Utley, Robert M. and Wilcomb E. Washburn. Indian Wars. New York: Mariner-Houghton Mifflin, 2002.

Provides information about Lt. Grattan’s death and Beecher Island.

Sample Discussion Topic:

Consider how you think of those soldiers who died as a result of this country’s pursuit of Manifest Destiny. Many 19th century politicians and members of the military thought it was inevitable that this country would expand across the continent to the Pacific and often thought it was this country’s destiny to extend democracy to those capable of self-government, while recognizing that the Native Americans impeded progress and were not capable of self-government because of their inferior status.

Some scholars see the conflict between Native Americans and Euro-Americans as hunters and gatherers confronting industrialism. To lessen the threat of Native American culture and to eliminate its impediment to progress, for example, President Van Buren continued President Jackson’s desire to resettle the southern tribes in what become known as Indian Territory. Even though the Supreme Court sided with the Indians and ruled that resettlement was unjust, President Van Buren continued in his resettlement of the southern tribes, their forced march, beginning in 1838, becoming known as the Trail of Tears. Similarly, following the Civil War, when the country was pursuing westward expansion, members of the military recognized that annihilating the buffalo on which the Plains Indians subsisted would weaken their resistance and would result in their willing removal to reservations.

Despite numerous treaties, such as the one at Medicine Lodge in 1867, which ensured that hunters would remain off of Indian lands, each treaty was broken when it become advantageous to do so. Any Indian attempt to resist the loss of their way of life was met with greater and greater force, including outright massacres at places like Sand Creek, Washita, and Sappa Creek.
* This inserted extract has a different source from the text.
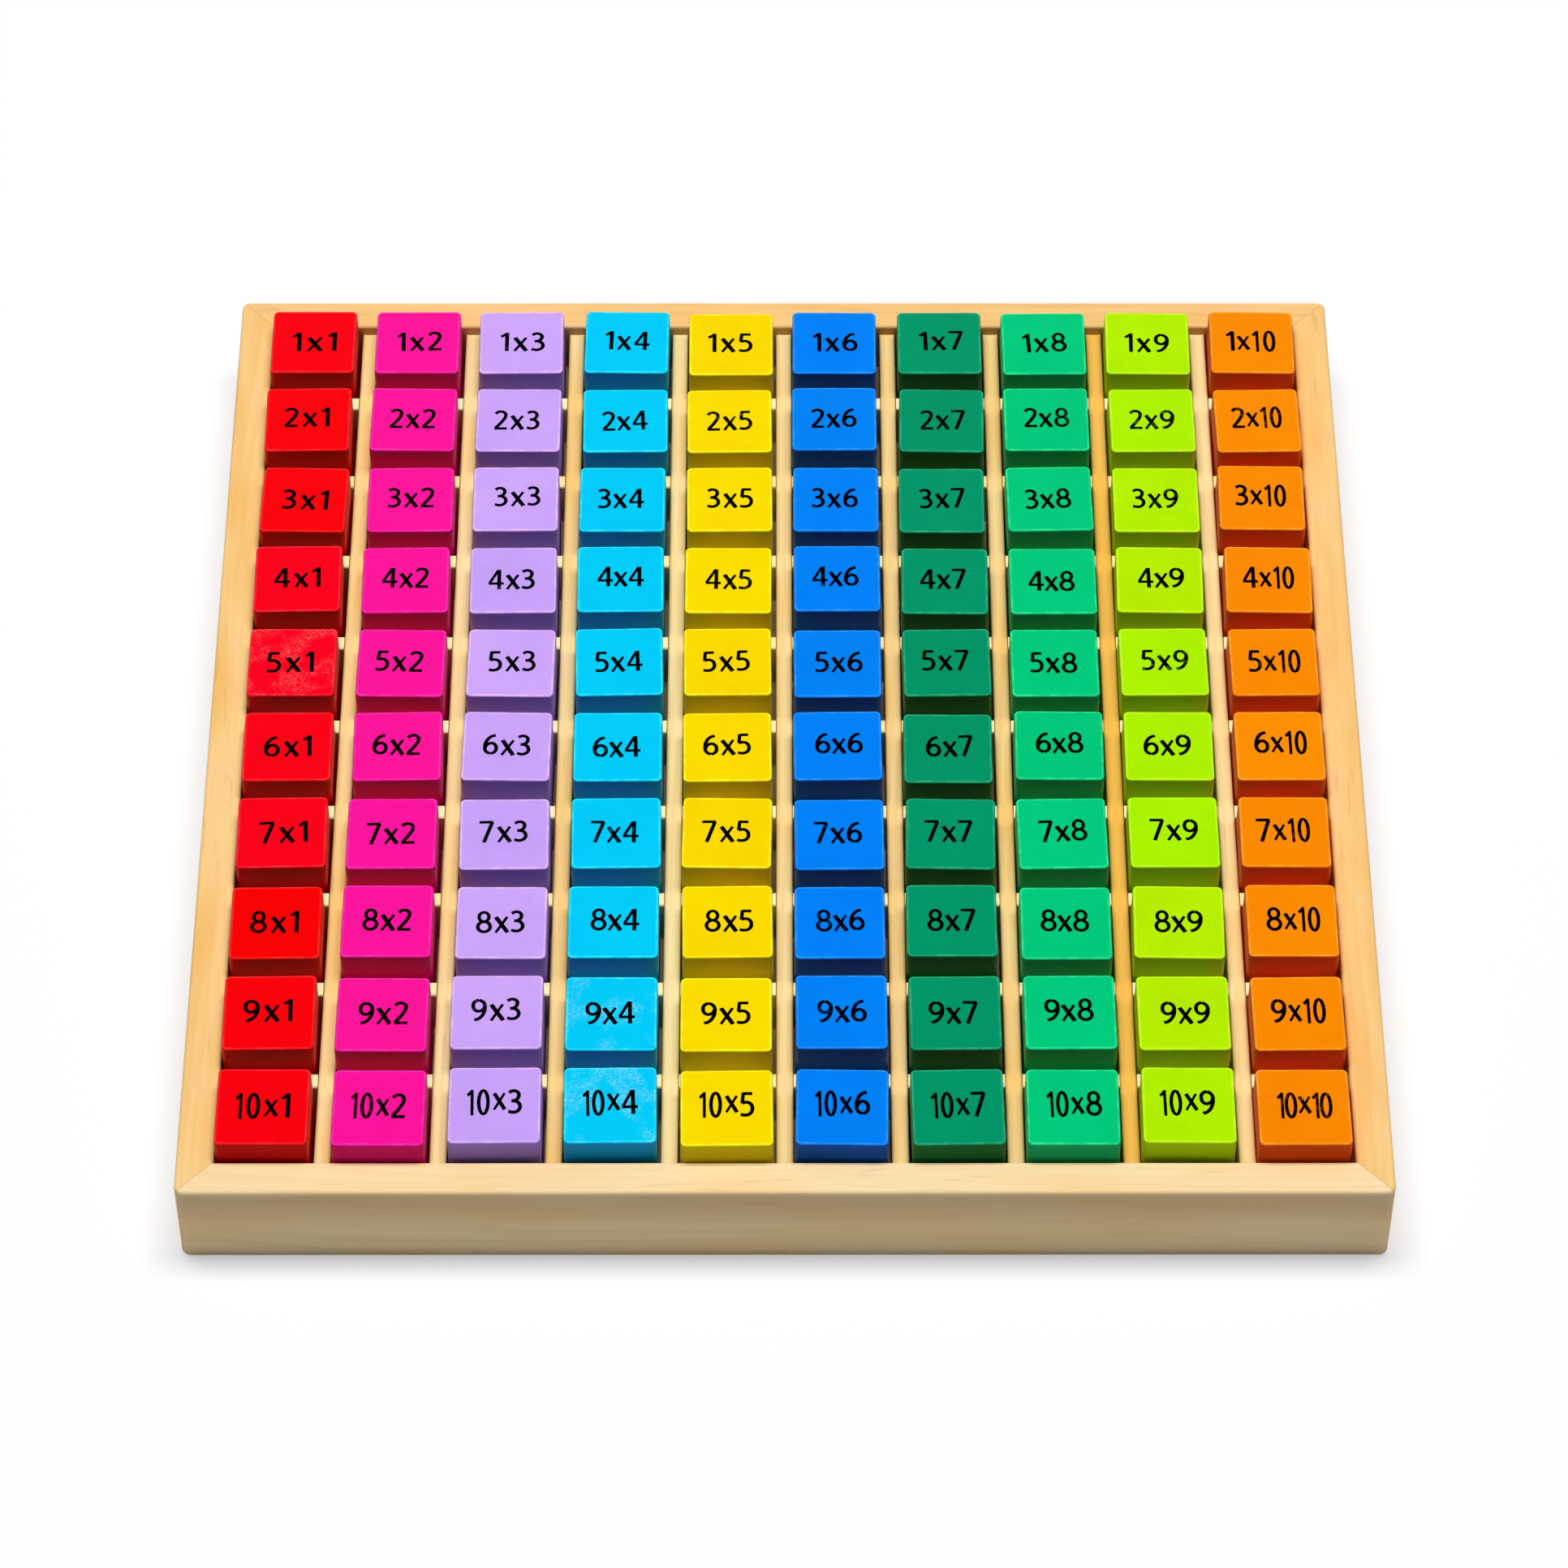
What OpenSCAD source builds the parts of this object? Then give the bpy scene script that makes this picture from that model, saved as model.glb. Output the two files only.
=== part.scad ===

Consider, then, whether it is possible to call those soldiers who died while engaged in the Indian Wars as heroes or as victims of this country’s imperialism and ethnocentrism. Frederick Wyllyams, for example, was killed outside of Fort Wallace while engaged in a conflict with the Cheyenne. Is he a hero or victim? Charles Johnson was one of the enlisted men who accompanied Custer in his 1867 summer campaign against the Plains Indians in Kansas and Nebraska. Custer, at that time, never encountered any of the Indians. The conditions on the trail eventually led to many of the enlisted men deserting. When Charles Johnson deserted, Custer wanted to make an example of him to eliminate future desertions. One of the officers was sent in pursuit of Johnson and shot him twice, once through the temple, and Johnson continued to remain alive. He was brought back to the troop and rode in a wagon during the remaining three days of his life as Custer made his way to the vicinity of Fort Wallace. Custer prevented Johnson from receiving medical attention for the first twelve hours. Eventually Custer was court-martialed and sentenced to a year’s dismissal from duty (his sentence was reduced when he was needed to help lead the massacre against the Cheyenne at Washita). Is it possible to see Charles Johnson as a hero or a victim?